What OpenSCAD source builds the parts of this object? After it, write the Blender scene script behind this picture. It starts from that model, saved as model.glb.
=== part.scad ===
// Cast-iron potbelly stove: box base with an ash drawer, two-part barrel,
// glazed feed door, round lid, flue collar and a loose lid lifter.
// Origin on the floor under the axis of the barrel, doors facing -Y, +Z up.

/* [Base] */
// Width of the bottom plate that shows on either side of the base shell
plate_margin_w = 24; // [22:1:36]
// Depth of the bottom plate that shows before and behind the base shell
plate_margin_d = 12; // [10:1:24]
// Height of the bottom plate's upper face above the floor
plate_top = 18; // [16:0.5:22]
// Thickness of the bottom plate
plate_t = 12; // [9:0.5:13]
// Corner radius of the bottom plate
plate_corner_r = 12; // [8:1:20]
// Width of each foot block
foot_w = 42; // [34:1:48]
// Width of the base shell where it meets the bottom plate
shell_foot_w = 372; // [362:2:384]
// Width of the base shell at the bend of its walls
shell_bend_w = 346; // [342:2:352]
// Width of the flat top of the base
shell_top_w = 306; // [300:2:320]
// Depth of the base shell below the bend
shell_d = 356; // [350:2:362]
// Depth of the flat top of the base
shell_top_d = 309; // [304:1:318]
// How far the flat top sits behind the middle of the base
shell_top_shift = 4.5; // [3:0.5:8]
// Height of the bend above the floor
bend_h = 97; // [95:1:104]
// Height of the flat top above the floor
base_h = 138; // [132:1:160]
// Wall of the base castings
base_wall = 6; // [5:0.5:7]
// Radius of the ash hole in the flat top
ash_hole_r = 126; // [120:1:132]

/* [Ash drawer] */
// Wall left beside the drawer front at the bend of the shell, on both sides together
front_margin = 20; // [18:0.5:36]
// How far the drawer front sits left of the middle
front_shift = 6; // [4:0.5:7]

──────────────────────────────

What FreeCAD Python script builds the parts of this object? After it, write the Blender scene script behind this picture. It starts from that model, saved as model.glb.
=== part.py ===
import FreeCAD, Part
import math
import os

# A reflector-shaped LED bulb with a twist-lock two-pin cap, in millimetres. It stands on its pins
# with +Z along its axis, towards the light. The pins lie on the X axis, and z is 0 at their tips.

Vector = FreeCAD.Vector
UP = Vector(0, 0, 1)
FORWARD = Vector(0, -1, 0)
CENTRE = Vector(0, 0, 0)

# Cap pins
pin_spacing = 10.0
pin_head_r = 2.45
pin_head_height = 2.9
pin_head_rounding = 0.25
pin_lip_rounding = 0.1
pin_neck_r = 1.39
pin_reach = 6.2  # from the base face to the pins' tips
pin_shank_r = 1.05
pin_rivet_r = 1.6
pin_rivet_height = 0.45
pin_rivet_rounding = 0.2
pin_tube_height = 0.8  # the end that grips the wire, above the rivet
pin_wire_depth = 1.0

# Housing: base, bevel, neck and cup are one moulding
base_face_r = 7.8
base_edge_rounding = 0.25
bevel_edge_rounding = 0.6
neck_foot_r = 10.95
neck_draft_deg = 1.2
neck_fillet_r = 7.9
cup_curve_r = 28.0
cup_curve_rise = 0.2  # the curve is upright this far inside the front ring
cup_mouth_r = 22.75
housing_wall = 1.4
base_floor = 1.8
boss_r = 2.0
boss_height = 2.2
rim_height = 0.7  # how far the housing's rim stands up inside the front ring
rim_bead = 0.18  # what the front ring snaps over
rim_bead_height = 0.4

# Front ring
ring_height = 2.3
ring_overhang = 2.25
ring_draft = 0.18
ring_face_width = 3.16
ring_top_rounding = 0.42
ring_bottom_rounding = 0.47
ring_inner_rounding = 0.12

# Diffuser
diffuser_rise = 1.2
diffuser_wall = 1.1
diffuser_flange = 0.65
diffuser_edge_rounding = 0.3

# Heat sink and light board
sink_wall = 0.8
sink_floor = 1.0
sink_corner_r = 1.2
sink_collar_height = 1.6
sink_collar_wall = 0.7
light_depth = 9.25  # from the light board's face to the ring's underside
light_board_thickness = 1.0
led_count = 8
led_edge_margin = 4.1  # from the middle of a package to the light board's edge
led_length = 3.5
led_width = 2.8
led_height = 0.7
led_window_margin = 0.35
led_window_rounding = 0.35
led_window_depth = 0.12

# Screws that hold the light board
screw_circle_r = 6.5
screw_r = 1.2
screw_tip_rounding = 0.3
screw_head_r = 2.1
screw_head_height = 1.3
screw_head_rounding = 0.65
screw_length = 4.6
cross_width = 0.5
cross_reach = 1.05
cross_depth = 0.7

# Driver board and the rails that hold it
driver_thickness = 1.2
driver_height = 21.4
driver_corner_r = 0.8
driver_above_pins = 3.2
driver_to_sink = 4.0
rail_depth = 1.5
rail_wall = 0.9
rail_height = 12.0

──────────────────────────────

■ WORK TO DO: Output exactly the lines running from the line containing "What OpenSCAD source" through the line containing "facing -Y, +Z up.", and only those lines.

■ ANSWER TO THE EXERCISE:
What OpenSCAD source builds the parts of this object? After it, write the Blender scene script behind this picture. It starts from that model, saved as model.glb.
=== part.scad ===
// Cast-iron potbelly stove: box base with an ash drawer, two-part barrel,
// glazed feed door, round lid, flue collar and a loose lid lifter.
// Origin on the floor under the axis of the barrel, doors facing -Y, +Z up.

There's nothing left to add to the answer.